In the listing below, find the line that contains "What OpenSCAD source" and the line that contains "sheet = 3; // [2:0.5:4]". Quote both and every line between them, exactly, and nothing more.

--- Begin Input records ---

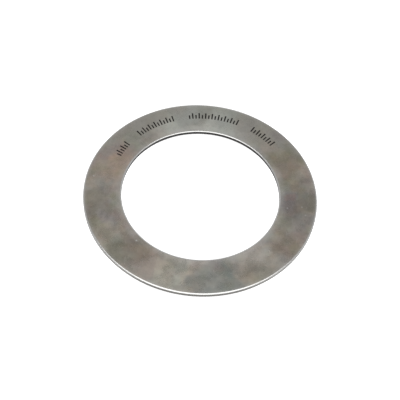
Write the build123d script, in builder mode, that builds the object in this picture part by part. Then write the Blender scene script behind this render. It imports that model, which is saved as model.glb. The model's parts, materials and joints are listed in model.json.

--- End Input records ---
--- Begin Input records ---

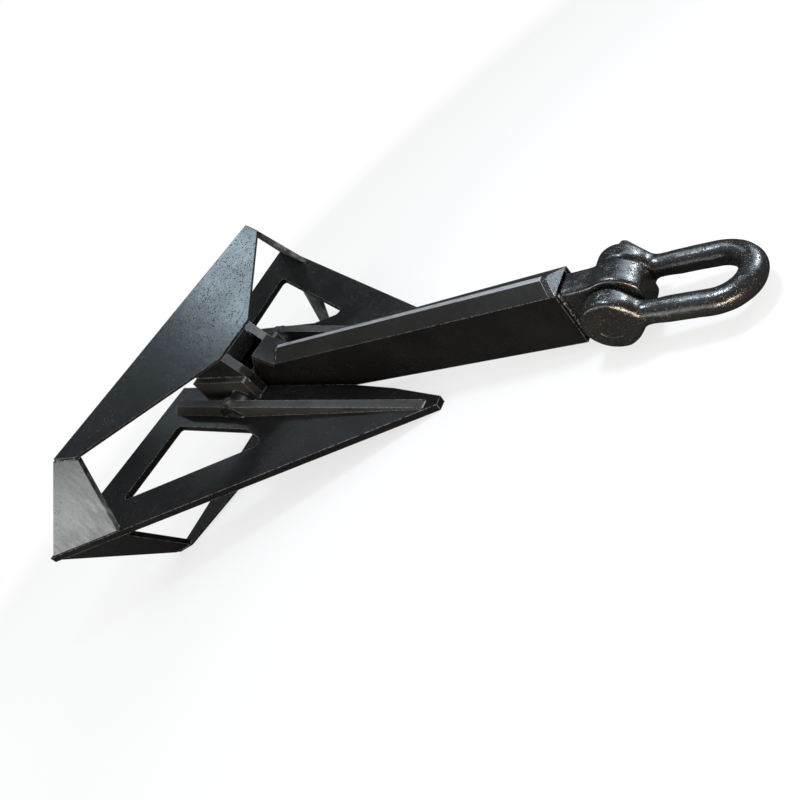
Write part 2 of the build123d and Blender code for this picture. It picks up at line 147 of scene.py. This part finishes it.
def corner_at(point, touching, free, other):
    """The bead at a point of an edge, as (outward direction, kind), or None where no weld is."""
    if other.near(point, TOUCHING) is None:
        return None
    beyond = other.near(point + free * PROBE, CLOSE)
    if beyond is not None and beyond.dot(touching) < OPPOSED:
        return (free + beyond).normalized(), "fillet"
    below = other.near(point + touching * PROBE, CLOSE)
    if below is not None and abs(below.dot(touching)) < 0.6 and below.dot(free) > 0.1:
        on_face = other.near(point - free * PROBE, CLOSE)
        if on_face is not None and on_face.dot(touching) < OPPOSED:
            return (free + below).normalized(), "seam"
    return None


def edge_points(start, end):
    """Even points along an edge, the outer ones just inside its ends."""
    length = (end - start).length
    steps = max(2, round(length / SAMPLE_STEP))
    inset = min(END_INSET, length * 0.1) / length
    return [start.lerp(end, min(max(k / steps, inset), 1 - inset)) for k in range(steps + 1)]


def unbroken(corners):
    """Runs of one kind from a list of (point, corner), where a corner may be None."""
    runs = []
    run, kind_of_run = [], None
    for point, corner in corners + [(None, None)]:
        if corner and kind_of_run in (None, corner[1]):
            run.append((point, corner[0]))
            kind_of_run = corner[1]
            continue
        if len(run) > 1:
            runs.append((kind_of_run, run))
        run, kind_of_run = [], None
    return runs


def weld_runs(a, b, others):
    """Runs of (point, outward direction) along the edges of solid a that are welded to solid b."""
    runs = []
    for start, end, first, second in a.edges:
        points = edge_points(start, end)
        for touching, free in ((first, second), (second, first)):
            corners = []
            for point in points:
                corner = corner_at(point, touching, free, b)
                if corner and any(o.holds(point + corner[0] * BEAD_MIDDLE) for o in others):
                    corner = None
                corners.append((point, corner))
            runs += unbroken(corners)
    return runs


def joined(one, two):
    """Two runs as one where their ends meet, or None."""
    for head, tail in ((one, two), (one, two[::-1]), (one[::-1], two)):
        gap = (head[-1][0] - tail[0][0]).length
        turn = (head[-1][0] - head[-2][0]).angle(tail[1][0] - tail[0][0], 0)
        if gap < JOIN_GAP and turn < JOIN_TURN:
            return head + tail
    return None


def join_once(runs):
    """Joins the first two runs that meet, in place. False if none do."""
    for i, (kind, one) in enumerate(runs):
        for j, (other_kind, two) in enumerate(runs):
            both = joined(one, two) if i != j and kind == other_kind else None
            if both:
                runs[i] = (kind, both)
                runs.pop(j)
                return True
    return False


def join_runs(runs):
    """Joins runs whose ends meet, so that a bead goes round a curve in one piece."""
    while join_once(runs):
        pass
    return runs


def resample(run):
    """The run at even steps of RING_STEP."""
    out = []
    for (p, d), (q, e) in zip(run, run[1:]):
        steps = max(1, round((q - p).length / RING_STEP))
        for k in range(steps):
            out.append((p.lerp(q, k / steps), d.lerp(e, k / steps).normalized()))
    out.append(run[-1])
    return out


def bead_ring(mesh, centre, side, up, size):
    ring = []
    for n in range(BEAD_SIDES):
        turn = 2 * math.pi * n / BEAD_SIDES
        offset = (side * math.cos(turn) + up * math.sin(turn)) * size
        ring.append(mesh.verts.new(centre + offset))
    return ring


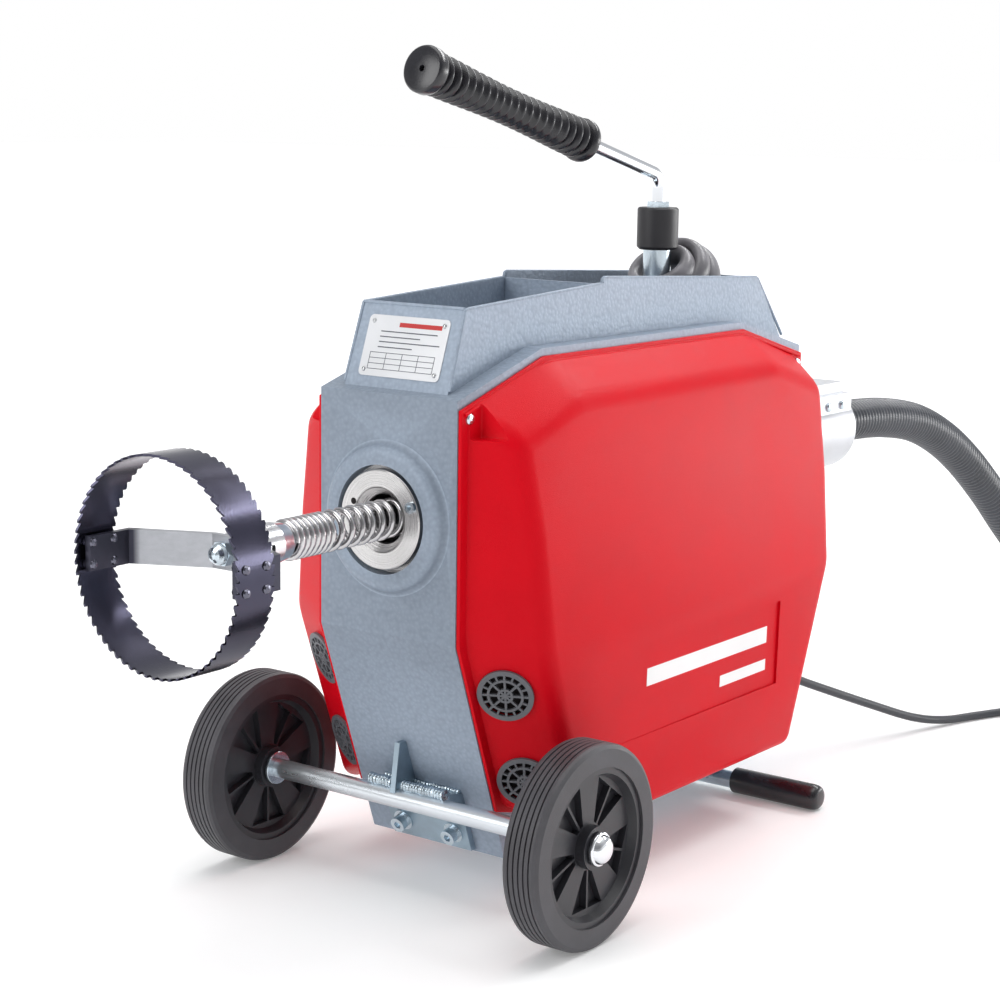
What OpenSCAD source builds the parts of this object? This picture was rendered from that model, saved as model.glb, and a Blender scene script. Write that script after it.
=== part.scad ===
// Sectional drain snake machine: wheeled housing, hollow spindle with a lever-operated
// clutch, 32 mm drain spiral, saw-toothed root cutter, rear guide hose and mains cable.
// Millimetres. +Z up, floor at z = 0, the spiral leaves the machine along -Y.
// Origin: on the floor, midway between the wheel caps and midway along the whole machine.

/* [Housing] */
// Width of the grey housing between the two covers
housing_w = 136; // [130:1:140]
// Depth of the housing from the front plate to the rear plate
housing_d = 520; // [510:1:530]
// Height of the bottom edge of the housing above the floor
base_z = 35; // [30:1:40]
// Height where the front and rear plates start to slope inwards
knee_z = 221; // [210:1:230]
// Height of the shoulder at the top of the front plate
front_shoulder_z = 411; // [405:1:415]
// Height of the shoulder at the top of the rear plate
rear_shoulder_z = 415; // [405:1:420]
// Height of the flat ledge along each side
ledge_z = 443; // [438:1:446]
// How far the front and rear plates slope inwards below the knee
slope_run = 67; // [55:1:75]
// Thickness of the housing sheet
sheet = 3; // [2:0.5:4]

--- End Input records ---

Solution for this exercise —
What OpenSCAD source builds the parts of this object? This picture was rendered from that model, saved as model.glb, and a Blender scene script. Write that script after it.
=== part.scad ===
// Sectional drain snake machine: wheeled housing, hollow spindle with a lever-operated
// clutch, 32 mm drain spiral, saw-toothed root cutter, rear guide hose and mains cable.
// Millimetres. +Z up, floor at z = 0, the spiral leaves the machine along -Y.
// Origin: on the floor, midway between the wheel caps and midway along the whole machine.

/* [Housing] */
// Width of the grey housing between the two covers
housing_w = 136; // [130:1:140]
// Depth of the housing from the front plate to the rear plate
housing_d = 520; // [510:1:530]
// Height of the bottom edge of the housing above the floor
base_z = 35; // [30:1:40]
// Height where the front and rear plates start to slope inwards
knee_z = 221; // [210:1:230]
// Height of the shoulder at the top of the front plate
front_shoulder_z = 411; // [405:1:415]
// Height of the shoulder at the top of the rear plate
rear_shoulder_z = 415; // [405:1:420]
// Height of the flat ledge along each side
ledge_z = 443; // [438:1:446]
// How far the front and rear plates slope inwards below the knee
slope_run = 67; // [55:1:75]
// Thickness of the housing sheet
sheet = 3; // [2:0.5:4]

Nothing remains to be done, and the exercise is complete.